** START OF Records supplied **
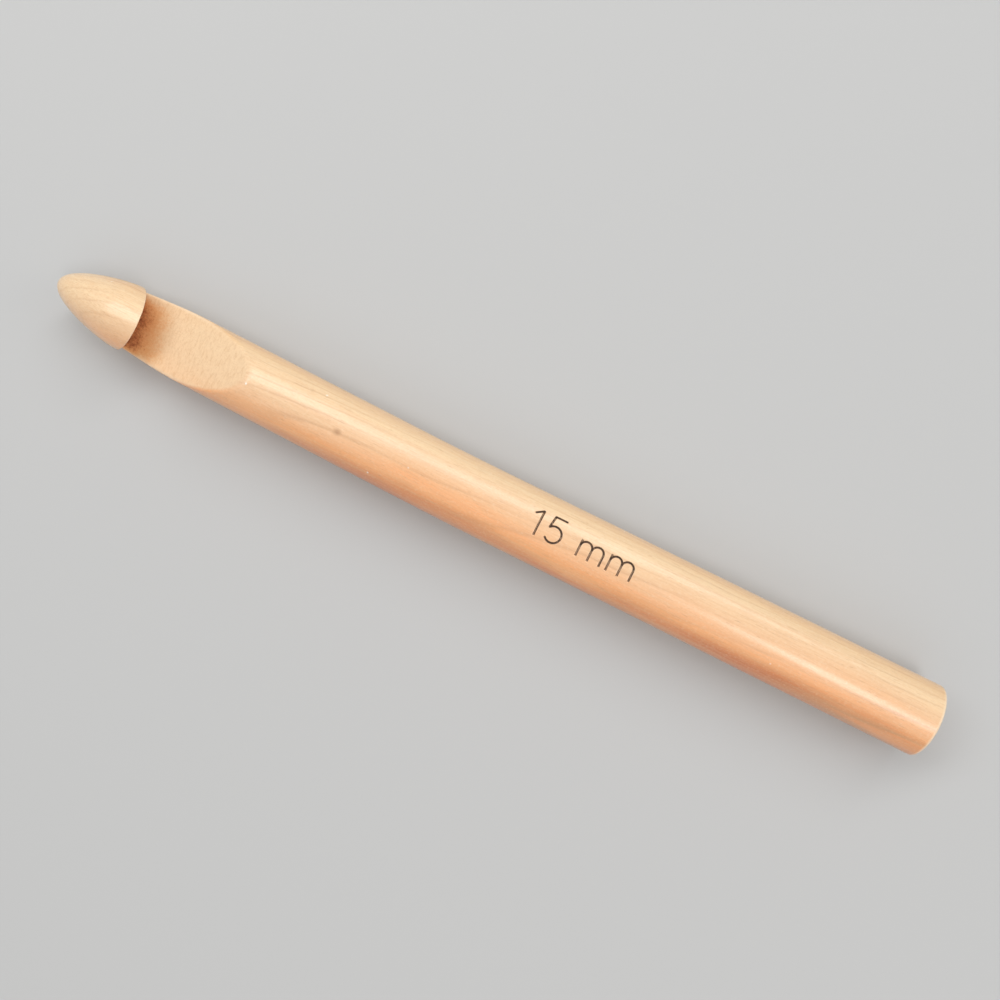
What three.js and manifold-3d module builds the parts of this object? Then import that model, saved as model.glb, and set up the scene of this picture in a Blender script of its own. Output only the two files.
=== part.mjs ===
// A wooden crochet hook, 15 mm in diameter and 203 mm long, turned and cut from one piece of wood:
// a rounded head, a throat with an undercut lip for the yarn, a slightly narrower neck and a round handle.
// Units are millimetres. +X runs from the head to the butt, +Z points out of the throat,
// and the origin is on the surface that the hook lies on, under the middle of its length.

import * as THREE from 'three';
import * as BufferGeometryUtils from 'three/addons/utils/BufferGeometryUtils.js';
import Module from 'manifold-3d';

const wasm = await Module();
wasm.setup();

// Driving dimensions
const length = 203;
const handleRadius = 7.5;
const headRadius = 7.3;
const headLength = 17.5; // from the tip to where the head reaches its full radius
const headFullness = 1.3; // 1 is a parabola and 2 is an ellipse
const neckRadius = 7.3;
const neckWaist = 21; // from the tip to where the neck starts to widen
const neckEnd = 36; // from the tip to where the neck has grown to the handle's radius
const buttChamfer = 0.5;

const lipPosition = 18.6; // from the tip to the lip's face, at the height of the axis
const lipUndercut = 0.82; // how far the lip leans over the throat, for each millimetre of height
const throatDepth = 3; // of the throat's deepest point below the axis
const throatEnd = 50.7; // from the tip to where the ramp runs out at the top
const throatHollow = 1; // how far the ramp sags below a straight line
const throatFillet = 1; // of the lip and the ramp that the rounded corner between them takes up

// Fineness of the faceted solid
const sides = 64; // a multiple of 4, so that one flat side lies on the ground
const headSteps = 18;
const waistSteps = 3;
const neckSteps = 6;
const rampSteps = 12;
const filletSteps = 4;

const tip = -length / 2;
const butt = length / 2;

// The radius of the round stock at a distance from the tip, before the throat is cut
function stockRadius(fromTip) {
  if (fromTip < headLength) {
    const left = 1 - fromTip / headLength;
    return headRadius * Math.sqrt(1 - left ** headFullness);
  }
  if (fromTip < neckWaist) {
    const t = THREE.MathUtils.smoothstep(fromTip, headLength, neckWaist);
    return THREE.MathUtils.lerp(headRadius, neckRadius, t);
  }
  const t = THREE.MathUtils.smoothstep(fromTip, neckWaist, neckEnd);
  return THREE.MathUtils.lerp(neckRadius, handleRadius, t);
}

// The outline runs from the tip to the butt, as (radius, distance along the axis)
function stockOutline() {
  const points = [];
  const addPoint = (fromTip) => points.push(new THREE.Vector2(stockRadius(fromTip), tip + fromTip));
  for (let i = 0; i <= headSteps; i++) {
    const angle = (Math.PI / 2) * (i / headSteps);
    addPoint(headLength * (1 - Math.cos(angle))); // closer steps where the nose is round
  }
  for (let i = 1; i <= waistSteps; i++) {
    addPoint(THREE.MathUtils.lerp(headLength, neckWaist, i / waistSteps));
  }
  for (let i = 1; i <= neckSteps; i++) {
    addPoint(THREE.MathUtils.lerp(neckWaist, neckEnd, i / neckSteps));
  }
  points.push(new THREE.Vector2(handleRadius, butt - buttChamfer));
  points.push(new THREE.Vector2(handleRadius - buttChamfer, butt));
  points.push(new THREE.Vector2(0, butt));
  return points;
}

// The round stock along +X, with the middle of a flat side under it and its true radius on the flats
function makeStock() {
  const stretch = 1 / Math.cos(Math.PI / sides);
  const outline = stockOutline().map((p) => new THREE.Vector2(p.x * stretch, p.y));
  const geometry = new THREE.LatheGeometry(outline, sides, Math.PI / sides);
  geometry.rotateZ(-Math.PI / 2); // the lathe's axis, +Y, becomes +X
  return geometry;
}

// The throat's outline seen from the side: the lip's face, a rounded corner, and a hollow ramp
function throatOutline() {
  const above = handleRadius + 2; // clear of the stock
  const lipAt = (z) => tip + lipPosition + lipUndercut * z;
  const rampFoot = new THREE.Vector2(lipAt(-throatDepth), -throatDepth);
  const rampTop = new THREE.Vector2(tip + throatEnd, handleRadius);
  const along = rampTop.clone().sub(rampFoot);
  const down = new THREE.Vector2(along.y, -along.x).normalize();

  const rampPoint = (t) =>
    rampFoot
      .clone()
      .addScaledVector(along, t)
      .addScaledVector(down, throatHollow * 4 * t * (1 - t));

  // The corner's curve leaves the lip and meets the ramp one fillet length away from the foot
  const lipDirection = new THREE.Vector2(lipUndercut, 1).normalize();
  const corner = new THREE.QuadraticBezierCurve(
    rampFoot.clone().addScaledVector(lipDirection, throatFillet),
    rampFoot,
    rampPoint(throatFillet / along.length())
  );

  const points = [new THREE.Vector2(lipAt(above), above)];
  points.push(...corner.getPoints(filletSteps));
  for (let i = 1; i <= rampSteps; i++) points.push(rampPoint(i / rampSteps));
  // past the surface, the ramp goes on in a straight line
  const last = points.at(-1).clone().sub(points.at(-2)).normalize();
  const overrun = (above - handleRadius) / last.y;
  points.push(points.at(-1).clone().addScaledVector(last, overrun));
  return points;
}

// The throat's cutter: its outline drawn in the XZ plane and carried across the stock
function makeThroatCutter() {
  const width = 4 * handleRadius;
  const shape = new THREE.Shape(throatOutline());
  const geometry = new THREE.ExtrudeGeometry(shape, { depth: width, bevelEnabled: false });
  geometry.rotateX(Math.PI / 2); // the drawing's upward direction becomes +Z
  geometry.translate(0, width / 2, 0);
  return geometry;
}

function toSolid(geometry) {
  const bare = geometry.clone();
  bare.deleteAttribute('normal');
  bare.deleteAttribute('uv');
  const merged = BufferGeometryUtils.mergeVertices(bare, 1e-5);
  return new wasm.Manifold(
    new wasm.Mesh({
      numProp: 3,
      vertProperties: new Float32Array(merged.attributes.position.array),
      triVerts: new Uint32Array(merged.index.array),
    })
  );
}

function toGeometry(solid) {
  const mesh = solid.getMesh();
  const geometry = new THREE.BufferGeometry();
  geometry.setAttribute('position', new THREE.BufferAttribute(mesh.vertProperties, 3));
  geometry.setIndex(new THREE.BufferAttribute(mesh.triVerts, 1));
  geometry.computeVertexNormals();
  return geometry;
}

const lacqueredWood = new THREE.MeshStandardMaterial({
  color: 0xe6b184,
  roughness: 0.42,
  metalness: 0,
});

// The whole hook is one piece of wood
function makeHookBody() {
  const body = toSolid(makeStock()).subtract(toSolid(makeThroatCutter()));
  const mesh = new THREE.Mesh(toGeometry(body), lacqueredWood);
  mesh.name = 'hook_body';
  mesh.position.z = handleRadius;
  return mesh;
}

const crochetHook = new THREE.Group();
crochetHook.add(makeHookBody());

export default crochetHook;
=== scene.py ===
"""A wooden crochet hook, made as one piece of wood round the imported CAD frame.

The frame gives the hook's length and thickness. The mesh follows the same shape as the CAD
solid, with the things that are too fine for it: softened edges, tool marks, a slight bow and
the engraved size. Metres, +Z up, +X from the head to the butt, and the throat faces +Z.
"""

import math

import bmesh
import bpy
import numpy as np
from mathutils import Matrix, Vector, noise


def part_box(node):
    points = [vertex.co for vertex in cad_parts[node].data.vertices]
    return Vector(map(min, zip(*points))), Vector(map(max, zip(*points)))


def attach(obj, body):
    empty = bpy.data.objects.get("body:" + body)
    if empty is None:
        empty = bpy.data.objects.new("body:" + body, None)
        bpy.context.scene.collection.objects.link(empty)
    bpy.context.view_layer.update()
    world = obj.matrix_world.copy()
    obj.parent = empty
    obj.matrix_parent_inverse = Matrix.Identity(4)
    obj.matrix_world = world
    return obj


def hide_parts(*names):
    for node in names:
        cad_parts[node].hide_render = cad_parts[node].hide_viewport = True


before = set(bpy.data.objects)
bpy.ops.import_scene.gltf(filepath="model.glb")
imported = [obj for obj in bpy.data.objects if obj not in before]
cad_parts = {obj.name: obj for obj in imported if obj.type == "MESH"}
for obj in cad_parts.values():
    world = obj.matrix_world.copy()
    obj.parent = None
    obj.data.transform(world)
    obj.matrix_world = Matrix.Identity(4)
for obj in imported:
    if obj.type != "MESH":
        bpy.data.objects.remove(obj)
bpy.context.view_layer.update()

MM = 0.001
FAR = 1.0  # metres: further off than anything in the hook
ROUNDING = 1e-9  # metres: less than this between two distances means nothing

# The hook's size comes from the frame
low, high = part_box("hook_body")
tip_x, butt_x = low[0], high[0]
length = butt_x - tip_x
handle_radius = (high[2] - low[2]) / 2
axis_height = (high[2] + low[2]) / 2

# The round stock, whose lengths run from the tip
head_radius = 7.3 * MM
head_length = 17.5 * MM
head_fullness = 1.3  # 1 is a parabola and 2 is an ellipse
neck_radius = 7.3 * MM
neck_waist = 21 * MM
neck_end = 36 * MM
butt_chamfer = 0.5 * MM
chamfer_depth = 0.8  # of the chamfer's width, at the butt's rim
chamfer_curve = 2.2  # 1 is a flat chamfer, and more is a rounder one

# The throat
lip_position = 18.6 * MM  # of the lip's face at the height of the axis
lip_undercut = 0.82  # how far the lip leans over the throat, for each millimetre of height
throat_depth = 3 * MM  # below the axis
throat_end = 50.7 * MM
throat_hollow = 1 * MM  # how far the ramp sags below a straight line
throat_fillet = 1 * MM
throat_roll = 0.08  # how much higher the cut is for each millimetre toward +Y

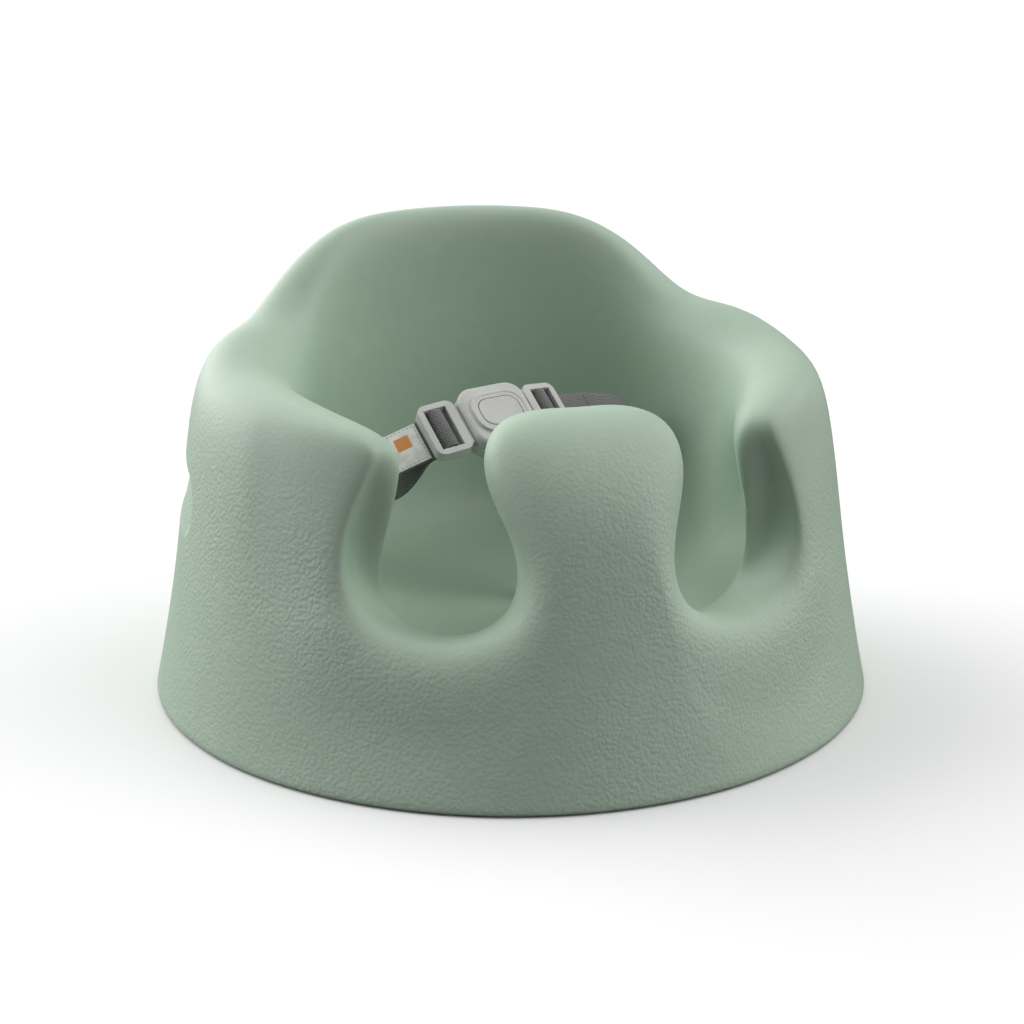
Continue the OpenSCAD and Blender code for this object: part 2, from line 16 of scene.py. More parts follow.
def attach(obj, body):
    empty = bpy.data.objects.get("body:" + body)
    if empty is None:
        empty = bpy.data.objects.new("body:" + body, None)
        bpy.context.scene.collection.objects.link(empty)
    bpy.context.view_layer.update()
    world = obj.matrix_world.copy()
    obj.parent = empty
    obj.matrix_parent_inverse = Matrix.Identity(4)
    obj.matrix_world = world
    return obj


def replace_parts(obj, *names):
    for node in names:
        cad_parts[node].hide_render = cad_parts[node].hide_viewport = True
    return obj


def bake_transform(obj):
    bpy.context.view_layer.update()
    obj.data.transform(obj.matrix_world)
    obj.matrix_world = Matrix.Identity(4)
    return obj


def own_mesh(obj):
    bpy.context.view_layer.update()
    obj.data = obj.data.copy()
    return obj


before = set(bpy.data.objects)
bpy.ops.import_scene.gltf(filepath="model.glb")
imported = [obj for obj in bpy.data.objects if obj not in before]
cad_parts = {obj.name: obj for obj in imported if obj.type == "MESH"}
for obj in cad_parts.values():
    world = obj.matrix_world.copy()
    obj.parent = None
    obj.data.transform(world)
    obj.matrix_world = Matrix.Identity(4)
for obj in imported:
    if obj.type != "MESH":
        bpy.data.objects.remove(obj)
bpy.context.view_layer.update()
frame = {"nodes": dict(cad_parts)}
nodes = frame["nodes"]
MM = 0.001

# %% [markdown]
# ## The camera
# A product photograph like this is taken a little from the left and from above, with a long lens.
# The camera stands on a sphere round a point in the tub: two angles and a distance say where.

# %% Camera
VIEW_TURN, VIEW_RISE, VIEW_DISTANCE = -15.5, 16.73, 958.9
VIEW_TARGET = (0.7, 85.78)  # sideways and up, in millimetres
SENSOR_W, LENS = 36, 63.28
turn, rise = math.radians(VIEW_TURN), math.radians(VIEW_RISE)
look_back = Vector((math.sin(turn) * math.cos(rise), -math.cos(turn) * math.cos(rise), math.sin(rise)))
look_right = Vector((math.cos(turn), math.sin(turn), 0))
eye = Vector((0, 0, VIEW_TARGET[1])) + look_right * VIEW_TARGET[0] + look_back * VIEW_DISTANCE
camera_data = bpy.data.cameras.new("photo_camera")
camera_data.sensor_width = SENSOR_W
camera_data.lens = LENS
camera_data.clip_start, camera_data.clip_end = 0.01, 100
camera = bpy.data.objects.new("photo_camera", camera_data)
camera.location = eye * MM
camera.rotation_euler = (math.radians(90 - VIEW_RISE), 0, turn)
bpy.context.scene.collection.objects.link(camera)
bpy.context.scene.camera = camera
print("camera stands at", [round(x, 3) for x in camera.location])

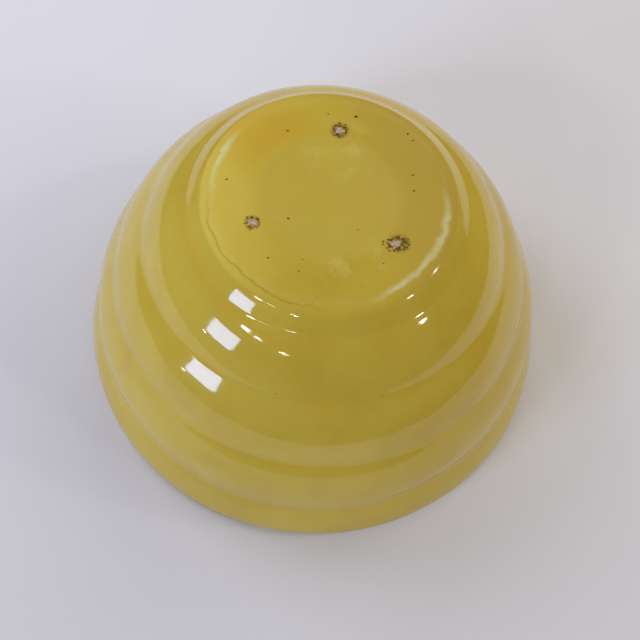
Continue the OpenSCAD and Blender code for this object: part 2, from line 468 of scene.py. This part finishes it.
# ---- materials ----
class Look:
    """A node material, with short names for the nodes that it needs.

    Sizes, depths and places are given in millimetres. What a node gives out is in metres.
    """

    def __init__(self, name):
        self.material = bpy.data.materials.new(name)
        self.material.use_nodes = True
        self.tree = self.material.node_tree
        self.shader = self.tree.nodes["Principled BSDF"]
        self.place = self.add("ShaderNodeTexCoord").outputs["Object"]

    def add(self, kind, **settings):
        node = self.tree.nodes.new(kind)
        for key, value in settings.items():
            setattr(node, key, value)
        return node

    def put(self, socket, value):
        """Links a node's output to the socket, or sets a constant on it."""
        if isinstance(value, bpy.types.NodeSocket):
            self.tree.links.new(value, socket)
        else:
            socket.default_value = value

    def math(self, operation, a, b=0.0):
        node = self.add("ShaderNodeMath", operation=operation)
        self.put(node.inputs[0], a)
        self.put(node.inputs[1], b)
        return node.outputs[0]

    def times(self, *values):
        """The product of all the values."""
        product = values[0]
        for value in values[1:]:
            product = self.math("MULTIPLY", product, value)
        return product

    def plus(self, a, b):
        return self.math("ADD", a, b)

    def noise(self, size, detail=2.0, rough=0.5, at=None, warp=0.0):
        node = self.add("ShaderNodeTexNoise")
        self.put(node.inputs["Vector"], at or self.place)
        node.inputs["Scale"].default_value = 1 / (size * MM)
        node.inputs["Detail"].default_value = detail
        node.inputs["Roughness"].default_value = rough
        node.inputs["Distortion"].default_value = warp
        return node.outputs["Fac"]

    def ease(self, value, low, high, to_low=0.0, to_high=1.0):
        """to_low where the value is low, to_high where it is high, and smooth between them."""
        node = self.add("ShaderNodeMapRange", interpolation_type="SMOOTHSTEP")
        for name, v in (("Value", value), ("From Min", low), ("From Max", high),
                        ("To Min", to_low), ("To Max", to_high)):
            self.put(node.inputs[name], v)
        return node.outputs[0]

    def mix(self, a, b, share):
        """The colour a with a share of the colour b."""
        node = self.add("ShaderNodeMix", data_type="RGBA")
        self.put(node.inputs["Factor"], share)
        self.put(node.inputs[6], a)
        self.put(node.inputs[7], b)
        return node.outputs[2]

    def scaled(self, x, y, z):
        """The place with each axis scaled, for a noise that is drawn out."""
        node = self.add("ShaderNodeVectorMath", operation="MULTIPLY")
        self.put(node.inputs[0], self.place)
        node.inputs[1].default_value = (x, y, z)
        return node.outputs[0]

    def bump(self, height, depth):
        node = self.add("ShaderNodeBump")
        node.inputs["Strength"].default_value = 1.0
        node.inputs["Distance"].default_value = depth * MM
        self.put(node.inputs["Height"], height)
        self.put(self.shader.inputs["Normal"], node.outputs[0])

    def parts(self, vector):
        """The three parts of a vector or a colour."""
        node = self.add("ShaderNodeSeparateXYZ")
        self.put(node.inputs[0], vector)
        return node.outputs

    def near(self, x, y, z, reach, soft):
        """1 within reach of a point, falling to 0 over soft."""
        node = self.add("ShaderNodeVectorMath", operation="DISTANCE")
        self.put(node.inputs[0], self.place)
        node.inputs[1].default_value = (x * MM, y * MM, z * MM)
        return self.ease(node.outputs["Value"], reach * MM, (reach + soft) * MM, 1.0, 0.0)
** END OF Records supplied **
▶ _Stated goal_
Count the lines of the data that contain the string "frame", and reply with that number alone.

▶ _The answer_
5